You might be interested in compile time symbolic differentiation. This can (in principle) be done with c++ templates. No idea as to whether games do this in practice (symbolic differentiation might be too expensive to program right and such extensive template use might be too expensive in compile time, I have no idea).
However, I thought that you might find the discussion of this topic interesting. Googling "c++ template symbolic derivative" gives a few articles.
There's many great answers if you are interested in symbolic calculation and computation of derivatives.
However, just as a sanity check, this kind of symbolic (analytical) calculus isn't practical to do at real time in the context of games.
In my experience (which is more 3D geometry in computer vision than games), most of the calculus and math in 3D geometry comes in by way of computing things offline ahead of time and then coding to implement this math. It's very seldom that you'll need to symbolically compute things on the fly and then get on-the-fly analytical formulae this way.
Can any game programmers verify?
1), 2)
MacLaurin/Taylor series (1) are constructed from derivatives (2) in any case.
Yes, you are unlikely to need to symbolically compute any of these at run-time - but for sure user207442's answer is great if you need it.

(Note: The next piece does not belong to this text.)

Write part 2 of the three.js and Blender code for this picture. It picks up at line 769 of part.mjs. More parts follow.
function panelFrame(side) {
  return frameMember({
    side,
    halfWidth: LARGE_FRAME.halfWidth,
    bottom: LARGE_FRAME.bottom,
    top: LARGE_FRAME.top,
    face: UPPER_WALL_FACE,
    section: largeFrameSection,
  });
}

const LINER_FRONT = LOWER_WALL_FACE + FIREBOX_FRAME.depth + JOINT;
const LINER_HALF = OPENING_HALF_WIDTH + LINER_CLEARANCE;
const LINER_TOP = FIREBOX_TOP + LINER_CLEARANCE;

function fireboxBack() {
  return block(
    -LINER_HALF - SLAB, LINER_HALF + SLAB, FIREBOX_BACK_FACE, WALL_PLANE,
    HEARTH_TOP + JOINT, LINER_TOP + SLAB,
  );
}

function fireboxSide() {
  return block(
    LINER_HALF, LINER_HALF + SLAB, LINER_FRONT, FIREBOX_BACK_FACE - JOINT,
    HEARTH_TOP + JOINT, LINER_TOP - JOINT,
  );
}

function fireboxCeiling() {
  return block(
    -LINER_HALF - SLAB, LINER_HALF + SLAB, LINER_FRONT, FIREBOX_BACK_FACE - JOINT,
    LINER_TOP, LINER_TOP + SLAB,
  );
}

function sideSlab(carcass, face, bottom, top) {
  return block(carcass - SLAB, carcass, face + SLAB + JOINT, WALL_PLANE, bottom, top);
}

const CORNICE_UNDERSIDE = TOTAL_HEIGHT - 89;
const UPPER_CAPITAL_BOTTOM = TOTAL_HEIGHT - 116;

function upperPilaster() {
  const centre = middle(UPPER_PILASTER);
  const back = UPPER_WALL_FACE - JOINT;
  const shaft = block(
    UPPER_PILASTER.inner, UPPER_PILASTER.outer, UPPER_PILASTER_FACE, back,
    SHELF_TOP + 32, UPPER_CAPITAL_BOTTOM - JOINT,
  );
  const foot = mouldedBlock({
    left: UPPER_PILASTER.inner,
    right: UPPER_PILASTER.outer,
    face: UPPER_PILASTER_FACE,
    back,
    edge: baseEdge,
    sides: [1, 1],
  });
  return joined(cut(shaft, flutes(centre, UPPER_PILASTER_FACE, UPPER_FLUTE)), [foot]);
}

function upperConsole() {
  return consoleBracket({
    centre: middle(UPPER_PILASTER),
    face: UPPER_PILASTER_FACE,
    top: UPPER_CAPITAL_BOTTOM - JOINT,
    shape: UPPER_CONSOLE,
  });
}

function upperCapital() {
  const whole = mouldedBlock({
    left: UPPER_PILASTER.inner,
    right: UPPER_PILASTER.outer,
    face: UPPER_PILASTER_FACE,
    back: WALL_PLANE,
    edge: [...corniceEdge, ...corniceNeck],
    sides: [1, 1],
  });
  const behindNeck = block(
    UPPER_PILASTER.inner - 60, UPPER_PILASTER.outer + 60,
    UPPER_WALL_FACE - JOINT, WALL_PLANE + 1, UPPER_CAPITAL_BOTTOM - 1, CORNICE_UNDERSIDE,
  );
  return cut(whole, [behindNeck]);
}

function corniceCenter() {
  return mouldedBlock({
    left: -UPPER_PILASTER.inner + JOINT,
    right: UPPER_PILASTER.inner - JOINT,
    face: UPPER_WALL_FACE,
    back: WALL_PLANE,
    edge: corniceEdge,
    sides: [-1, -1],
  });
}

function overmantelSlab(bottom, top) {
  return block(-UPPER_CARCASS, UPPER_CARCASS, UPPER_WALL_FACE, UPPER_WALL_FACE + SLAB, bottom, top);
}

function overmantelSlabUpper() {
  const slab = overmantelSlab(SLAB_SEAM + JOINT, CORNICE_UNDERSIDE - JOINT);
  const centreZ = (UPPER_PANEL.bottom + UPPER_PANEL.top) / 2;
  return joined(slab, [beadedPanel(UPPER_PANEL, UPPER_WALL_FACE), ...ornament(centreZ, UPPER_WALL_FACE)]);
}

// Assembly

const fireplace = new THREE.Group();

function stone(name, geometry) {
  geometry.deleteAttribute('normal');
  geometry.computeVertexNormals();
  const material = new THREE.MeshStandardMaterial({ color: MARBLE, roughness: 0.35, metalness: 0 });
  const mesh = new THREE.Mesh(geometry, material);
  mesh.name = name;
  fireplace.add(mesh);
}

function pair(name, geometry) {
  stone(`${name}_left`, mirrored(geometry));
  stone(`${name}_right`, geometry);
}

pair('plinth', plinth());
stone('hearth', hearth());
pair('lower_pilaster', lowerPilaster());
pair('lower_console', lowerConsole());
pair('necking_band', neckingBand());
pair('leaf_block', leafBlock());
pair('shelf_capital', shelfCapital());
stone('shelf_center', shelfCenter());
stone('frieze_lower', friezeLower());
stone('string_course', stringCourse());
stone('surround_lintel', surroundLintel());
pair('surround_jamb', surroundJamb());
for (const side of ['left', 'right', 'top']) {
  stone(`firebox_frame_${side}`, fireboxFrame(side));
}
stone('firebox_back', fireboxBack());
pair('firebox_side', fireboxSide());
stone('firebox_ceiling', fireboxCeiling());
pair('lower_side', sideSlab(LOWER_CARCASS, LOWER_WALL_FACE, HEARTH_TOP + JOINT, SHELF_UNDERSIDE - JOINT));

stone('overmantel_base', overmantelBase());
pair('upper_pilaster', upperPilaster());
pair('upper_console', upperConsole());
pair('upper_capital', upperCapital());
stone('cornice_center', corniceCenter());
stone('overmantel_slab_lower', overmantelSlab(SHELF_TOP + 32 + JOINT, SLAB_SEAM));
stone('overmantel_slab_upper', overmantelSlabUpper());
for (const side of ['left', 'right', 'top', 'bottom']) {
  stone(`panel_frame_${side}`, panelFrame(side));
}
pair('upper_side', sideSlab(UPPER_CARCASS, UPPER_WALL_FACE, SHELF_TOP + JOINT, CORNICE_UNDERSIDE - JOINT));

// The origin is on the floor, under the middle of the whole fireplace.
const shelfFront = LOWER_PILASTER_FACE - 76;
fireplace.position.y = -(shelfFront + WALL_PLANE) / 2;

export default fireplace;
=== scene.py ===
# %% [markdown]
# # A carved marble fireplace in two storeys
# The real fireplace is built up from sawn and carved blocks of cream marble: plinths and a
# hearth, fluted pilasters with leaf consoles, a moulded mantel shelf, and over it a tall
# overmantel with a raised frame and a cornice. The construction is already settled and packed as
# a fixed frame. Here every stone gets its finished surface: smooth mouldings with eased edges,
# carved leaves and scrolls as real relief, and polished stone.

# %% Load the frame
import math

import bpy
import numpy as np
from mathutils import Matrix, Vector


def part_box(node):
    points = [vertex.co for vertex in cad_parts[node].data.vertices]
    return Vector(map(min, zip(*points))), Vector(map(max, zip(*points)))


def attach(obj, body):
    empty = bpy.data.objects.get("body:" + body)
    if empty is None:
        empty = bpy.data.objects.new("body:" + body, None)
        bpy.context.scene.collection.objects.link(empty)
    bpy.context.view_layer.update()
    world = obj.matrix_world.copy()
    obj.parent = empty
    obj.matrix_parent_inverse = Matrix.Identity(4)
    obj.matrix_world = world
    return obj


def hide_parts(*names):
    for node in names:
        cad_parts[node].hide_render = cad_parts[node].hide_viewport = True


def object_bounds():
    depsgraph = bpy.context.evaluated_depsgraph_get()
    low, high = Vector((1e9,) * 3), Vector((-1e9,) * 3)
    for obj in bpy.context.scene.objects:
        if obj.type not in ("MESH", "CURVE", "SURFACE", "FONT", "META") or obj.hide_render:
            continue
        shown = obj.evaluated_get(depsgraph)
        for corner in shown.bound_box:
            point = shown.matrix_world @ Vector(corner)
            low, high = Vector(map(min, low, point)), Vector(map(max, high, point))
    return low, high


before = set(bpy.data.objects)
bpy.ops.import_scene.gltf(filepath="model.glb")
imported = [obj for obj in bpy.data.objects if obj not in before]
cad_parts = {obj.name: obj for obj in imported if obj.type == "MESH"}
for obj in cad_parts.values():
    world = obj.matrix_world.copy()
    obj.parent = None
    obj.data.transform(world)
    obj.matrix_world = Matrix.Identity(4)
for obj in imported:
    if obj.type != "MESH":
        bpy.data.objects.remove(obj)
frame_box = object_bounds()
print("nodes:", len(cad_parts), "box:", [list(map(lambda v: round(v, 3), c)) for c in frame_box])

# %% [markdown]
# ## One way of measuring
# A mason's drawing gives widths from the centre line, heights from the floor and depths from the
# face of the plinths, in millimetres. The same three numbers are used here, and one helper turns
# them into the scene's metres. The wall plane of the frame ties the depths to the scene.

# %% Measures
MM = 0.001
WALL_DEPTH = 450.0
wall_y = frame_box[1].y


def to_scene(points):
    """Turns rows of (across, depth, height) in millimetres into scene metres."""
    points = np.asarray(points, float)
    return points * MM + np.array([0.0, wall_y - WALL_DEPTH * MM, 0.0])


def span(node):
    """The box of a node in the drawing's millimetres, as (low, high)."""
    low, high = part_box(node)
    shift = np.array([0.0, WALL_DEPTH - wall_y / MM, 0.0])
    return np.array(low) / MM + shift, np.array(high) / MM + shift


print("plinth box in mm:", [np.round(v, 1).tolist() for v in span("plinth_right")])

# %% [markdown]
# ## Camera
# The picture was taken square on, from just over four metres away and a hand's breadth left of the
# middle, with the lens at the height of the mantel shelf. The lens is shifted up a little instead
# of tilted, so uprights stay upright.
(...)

What you do find is that you need to perform a mathematical calculation and that you need to do it in reasonable time, or sometimes very fast. To do this, even if you re-use other's solutions, you will need to understand basic analysis.

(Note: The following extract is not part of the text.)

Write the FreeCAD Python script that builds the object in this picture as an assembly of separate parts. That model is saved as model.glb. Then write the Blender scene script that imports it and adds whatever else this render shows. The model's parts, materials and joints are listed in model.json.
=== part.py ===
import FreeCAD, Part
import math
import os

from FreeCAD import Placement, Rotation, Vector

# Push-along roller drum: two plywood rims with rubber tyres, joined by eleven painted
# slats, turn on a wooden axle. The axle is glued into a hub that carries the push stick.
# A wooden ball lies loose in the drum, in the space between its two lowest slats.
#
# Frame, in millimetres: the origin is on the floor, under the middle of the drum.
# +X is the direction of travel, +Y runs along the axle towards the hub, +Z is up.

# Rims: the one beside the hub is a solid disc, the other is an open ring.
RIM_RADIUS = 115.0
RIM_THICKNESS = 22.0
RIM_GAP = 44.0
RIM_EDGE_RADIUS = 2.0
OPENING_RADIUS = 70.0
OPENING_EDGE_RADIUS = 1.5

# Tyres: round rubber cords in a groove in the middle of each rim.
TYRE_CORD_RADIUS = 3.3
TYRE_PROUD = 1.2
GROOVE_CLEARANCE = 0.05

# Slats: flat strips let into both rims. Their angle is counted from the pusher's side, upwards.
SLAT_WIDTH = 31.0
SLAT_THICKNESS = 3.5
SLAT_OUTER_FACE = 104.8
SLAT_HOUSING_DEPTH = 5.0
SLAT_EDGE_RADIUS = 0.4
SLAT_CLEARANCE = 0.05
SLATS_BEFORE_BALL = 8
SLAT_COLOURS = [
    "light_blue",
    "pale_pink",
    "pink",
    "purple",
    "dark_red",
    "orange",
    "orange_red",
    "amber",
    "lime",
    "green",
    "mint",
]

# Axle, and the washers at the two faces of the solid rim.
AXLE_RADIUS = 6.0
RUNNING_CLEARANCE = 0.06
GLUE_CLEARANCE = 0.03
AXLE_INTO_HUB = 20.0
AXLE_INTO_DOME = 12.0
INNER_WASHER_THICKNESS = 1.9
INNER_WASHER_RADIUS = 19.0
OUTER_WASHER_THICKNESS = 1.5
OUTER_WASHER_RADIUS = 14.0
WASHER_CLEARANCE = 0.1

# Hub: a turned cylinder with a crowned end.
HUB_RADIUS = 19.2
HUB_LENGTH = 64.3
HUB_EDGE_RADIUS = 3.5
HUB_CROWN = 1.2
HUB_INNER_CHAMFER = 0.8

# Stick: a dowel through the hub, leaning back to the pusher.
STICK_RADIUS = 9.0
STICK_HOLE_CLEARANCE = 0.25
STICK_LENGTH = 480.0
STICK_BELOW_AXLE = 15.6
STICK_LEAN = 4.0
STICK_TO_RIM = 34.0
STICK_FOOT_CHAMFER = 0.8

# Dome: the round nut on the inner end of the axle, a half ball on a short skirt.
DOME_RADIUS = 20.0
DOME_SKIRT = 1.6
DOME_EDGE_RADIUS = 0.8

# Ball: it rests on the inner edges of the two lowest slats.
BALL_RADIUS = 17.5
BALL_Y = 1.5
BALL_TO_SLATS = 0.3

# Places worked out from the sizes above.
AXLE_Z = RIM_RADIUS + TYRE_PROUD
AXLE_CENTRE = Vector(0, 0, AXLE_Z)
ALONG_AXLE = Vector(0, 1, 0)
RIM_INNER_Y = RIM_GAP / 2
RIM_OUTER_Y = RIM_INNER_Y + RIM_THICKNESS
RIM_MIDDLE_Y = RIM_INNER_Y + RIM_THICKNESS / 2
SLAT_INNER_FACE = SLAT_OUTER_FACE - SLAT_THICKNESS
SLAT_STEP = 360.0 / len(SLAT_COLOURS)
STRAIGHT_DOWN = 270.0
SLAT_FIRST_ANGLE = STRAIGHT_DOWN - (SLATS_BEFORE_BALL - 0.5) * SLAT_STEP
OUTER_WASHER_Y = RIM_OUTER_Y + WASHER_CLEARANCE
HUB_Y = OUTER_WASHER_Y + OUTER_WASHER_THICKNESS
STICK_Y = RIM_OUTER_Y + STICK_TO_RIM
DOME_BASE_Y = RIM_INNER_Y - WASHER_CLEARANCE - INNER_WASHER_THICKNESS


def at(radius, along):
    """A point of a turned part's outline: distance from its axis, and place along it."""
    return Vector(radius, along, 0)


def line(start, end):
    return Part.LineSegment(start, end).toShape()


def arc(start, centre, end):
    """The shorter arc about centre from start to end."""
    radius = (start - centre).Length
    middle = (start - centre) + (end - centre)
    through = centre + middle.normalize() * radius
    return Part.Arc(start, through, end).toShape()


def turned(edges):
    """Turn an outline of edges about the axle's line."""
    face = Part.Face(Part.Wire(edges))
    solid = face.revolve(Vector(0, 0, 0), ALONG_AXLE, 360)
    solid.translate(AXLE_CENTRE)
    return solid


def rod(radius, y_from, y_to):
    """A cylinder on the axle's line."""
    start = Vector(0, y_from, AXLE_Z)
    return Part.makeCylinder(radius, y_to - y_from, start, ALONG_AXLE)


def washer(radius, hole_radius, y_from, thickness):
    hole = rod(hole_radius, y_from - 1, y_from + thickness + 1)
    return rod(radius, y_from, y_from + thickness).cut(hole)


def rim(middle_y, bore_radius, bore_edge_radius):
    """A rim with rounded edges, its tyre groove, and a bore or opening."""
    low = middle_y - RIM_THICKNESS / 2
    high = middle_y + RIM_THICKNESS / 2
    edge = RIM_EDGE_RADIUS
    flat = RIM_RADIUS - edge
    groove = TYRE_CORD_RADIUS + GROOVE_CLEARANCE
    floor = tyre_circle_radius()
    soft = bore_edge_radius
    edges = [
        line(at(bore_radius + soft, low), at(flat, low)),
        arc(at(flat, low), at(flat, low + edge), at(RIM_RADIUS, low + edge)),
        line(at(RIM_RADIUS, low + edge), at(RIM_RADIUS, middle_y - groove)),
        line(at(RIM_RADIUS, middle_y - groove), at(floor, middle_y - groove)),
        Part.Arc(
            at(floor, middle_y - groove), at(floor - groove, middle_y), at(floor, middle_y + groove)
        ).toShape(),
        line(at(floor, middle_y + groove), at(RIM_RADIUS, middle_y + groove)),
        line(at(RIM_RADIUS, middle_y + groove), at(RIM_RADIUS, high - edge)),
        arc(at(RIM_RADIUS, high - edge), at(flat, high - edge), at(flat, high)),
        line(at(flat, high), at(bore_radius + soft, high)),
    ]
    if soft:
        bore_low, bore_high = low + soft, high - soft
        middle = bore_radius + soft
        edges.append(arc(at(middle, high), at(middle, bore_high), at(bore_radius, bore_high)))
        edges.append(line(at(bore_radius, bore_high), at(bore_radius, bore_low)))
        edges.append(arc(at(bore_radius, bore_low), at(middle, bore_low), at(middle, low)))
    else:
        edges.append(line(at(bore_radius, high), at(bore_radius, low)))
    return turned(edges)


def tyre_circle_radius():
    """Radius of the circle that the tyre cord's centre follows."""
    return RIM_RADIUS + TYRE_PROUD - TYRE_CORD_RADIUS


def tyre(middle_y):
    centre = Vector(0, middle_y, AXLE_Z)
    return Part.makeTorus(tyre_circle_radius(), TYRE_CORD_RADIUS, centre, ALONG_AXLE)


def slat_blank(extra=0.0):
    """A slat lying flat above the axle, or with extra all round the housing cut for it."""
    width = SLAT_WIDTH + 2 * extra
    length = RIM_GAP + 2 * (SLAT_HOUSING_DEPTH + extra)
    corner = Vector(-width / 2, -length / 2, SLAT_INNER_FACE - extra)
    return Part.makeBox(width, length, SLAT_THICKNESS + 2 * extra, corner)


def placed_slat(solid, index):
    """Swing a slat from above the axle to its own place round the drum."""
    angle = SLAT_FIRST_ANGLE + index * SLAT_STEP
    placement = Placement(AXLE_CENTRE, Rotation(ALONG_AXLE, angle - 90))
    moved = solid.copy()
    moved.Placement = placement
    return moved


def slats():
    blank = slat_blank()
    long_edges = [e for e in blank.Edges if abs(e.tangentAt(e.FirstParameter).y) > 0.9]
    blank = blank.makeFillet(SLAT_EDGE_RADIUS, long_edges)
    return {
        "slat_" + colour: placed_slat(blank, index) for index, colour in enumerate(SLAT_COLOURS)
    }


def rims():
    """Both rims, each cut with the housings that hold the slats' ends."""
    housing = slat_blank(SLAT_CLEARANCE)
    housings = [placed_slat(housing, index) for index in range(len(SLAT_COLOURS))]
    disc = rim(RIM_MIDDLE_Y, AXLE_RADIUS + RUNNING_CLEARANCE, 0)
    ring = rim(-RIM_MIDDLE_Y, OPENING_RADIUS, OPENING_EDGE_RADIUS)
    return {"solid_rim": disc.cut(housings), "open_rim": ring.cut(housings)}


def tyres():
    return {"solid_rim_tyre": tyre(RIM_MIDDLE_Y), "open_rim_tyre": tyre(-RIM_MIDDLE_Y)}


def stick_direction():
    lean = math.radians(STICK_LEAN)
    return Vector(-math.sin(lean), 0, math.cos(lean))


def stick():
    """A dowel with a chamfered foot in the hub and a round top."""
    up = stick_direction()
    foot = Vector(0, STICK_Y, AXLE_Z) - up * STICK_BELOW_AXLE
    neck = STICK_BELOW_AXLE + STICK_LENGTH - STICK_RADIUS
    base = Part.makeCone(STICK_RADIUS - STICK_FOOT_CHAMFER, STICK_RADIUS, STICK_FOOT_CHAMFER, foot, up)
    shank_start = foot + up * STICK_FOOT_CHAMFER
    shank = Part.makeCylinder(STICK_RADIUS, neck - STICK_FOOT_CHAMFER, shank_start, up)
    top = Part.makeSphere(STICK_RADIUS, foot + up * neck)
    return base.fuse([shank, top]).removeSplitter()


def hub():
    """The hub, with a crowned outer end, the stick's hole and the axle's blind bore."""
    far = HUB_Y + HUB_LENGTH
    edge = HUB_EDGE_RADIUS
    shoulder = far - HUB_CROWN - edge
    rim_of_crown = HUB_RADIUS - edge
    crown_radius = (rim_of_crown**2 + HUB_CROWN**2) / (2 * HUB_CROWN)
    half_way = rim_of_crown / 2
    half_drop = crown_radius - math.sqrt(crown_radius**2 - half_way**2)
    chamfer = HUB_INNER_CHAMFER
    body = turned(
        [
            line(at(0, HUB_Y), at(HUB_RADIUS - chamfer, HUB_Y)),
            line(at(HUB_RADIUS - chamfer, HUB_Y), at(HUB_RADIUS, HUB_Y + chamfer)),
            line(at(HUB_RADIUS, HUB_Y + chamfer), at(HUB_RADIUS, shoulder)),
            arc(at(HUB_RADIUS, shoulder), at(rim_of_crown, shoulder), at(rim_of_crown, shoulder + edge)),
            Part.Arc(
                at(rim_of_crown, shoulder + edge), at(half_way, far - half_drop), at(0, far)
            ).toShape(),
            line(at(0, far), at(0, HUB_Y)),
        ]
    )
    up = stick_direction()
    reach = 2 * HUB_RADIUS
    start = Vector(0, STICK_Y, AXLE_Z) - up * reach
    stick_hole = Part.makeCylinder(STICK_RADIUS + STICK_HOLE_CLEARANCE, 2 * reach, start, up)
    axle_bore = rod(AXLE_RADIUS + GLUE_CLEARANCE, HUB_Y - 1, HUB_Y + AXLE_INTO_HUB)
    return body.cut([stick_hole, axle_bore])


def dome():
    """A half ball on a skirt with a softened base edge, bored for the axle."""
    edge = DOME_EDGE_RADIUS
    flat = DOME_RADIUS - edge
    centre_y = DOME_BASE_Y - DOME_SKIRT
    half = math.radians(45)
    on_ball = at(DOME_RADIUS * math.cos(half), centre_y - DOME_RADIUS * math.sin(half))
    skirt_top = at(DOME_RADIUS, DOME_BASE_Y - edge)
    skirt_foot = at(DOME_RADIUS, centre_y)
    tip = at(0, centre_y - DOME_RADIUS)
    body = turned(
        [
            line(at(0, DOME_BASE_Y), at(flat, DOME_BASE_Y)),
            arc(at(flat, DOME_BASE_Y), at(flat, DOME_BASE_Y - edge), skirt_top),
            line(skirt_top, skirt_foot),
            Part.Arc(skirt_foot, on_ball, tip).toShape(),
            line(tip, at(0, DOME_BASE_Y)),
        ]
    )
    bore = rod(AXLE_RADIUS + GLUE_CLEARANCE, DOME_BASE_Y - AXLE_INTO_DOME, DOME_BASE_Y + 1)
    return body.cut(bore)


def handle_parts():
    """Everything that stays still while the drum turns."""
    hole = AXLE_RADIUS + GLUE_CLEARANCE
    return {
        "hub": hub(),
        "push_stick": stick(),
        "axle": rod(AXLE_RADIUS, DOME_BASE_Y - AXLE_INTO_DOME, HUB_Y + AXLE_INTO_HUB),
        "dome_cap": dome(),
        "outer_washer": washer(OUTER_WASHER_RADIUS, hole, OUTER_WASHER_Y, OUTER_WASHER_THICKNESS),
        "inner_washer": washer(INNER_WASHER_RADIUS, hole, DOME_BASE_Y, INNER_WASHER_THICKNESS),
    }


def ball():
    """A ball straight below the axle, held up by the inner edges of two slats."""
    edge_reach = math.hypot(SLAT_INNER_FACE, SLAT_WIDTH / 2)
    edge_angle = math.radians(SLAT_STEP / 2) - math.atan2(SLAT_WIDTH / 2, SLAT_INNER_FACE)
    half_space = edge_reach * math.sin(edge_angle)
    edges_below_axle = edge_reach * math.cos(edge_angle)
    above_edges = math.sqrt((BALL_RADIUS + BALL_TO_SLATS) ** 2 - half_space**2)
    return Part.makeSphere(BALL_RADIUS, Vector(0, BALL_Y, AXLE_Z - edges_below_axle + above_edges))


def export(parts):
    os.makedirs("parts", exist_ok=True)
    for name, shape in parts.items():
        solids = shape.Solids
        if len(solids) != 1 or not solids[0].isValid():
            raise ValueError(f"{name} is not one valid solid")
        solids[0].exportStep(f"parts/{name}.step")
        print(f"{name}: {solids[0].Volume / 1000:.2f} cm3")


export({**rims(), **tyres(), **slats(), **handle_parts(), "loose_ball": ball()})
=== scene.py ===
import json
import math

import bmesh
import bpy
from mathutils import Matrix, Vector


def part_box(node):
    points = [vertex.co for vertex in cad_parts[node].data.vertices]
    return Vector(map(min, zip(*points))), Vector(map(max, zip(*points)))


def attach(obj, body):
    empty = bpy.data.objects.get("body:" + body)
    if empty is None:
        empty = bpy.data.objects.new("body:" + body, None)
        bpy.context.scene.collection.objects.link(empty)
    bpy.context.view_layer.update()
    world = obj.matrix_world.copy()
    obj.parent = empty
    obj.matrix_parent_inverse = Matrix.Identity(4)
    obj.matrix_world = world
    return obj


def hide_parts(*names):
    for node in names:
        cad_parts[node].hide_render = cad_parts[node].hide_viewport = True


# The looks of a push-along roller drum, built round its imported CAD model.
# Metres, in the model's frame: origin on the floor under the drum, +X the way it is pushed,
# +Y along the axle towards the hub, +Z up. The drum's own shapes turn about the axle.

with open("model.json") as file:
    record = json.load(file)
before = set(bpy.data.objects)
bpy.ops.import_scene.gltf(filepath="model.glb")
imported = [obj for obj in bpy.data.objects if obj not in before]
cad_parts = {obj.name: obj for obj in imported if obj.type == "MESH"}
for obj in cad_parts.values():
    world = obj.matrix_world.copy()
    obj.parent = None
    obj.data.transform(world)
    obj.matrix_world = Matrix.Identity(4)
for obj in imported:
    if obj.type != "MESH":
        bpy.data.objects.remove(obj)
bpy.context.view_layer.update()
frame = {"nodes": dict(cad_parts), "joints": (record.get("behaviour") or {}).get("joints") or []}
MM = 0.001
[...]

If you do have to solve the problem yourself, the upside is that you often only need an approximate answer. This means that, for example, a series type expansion may well allow you to reduce a complex function to a simple linear or quadratic, which will be very fast.
For integrals, the you can often compute the result numerically, but it will always be much slower than an analytic solution. The difference may well be the difference between being practical or not.
In short: Yes, you need to learn the maths, but in order to write the program rather than have the program do it for you.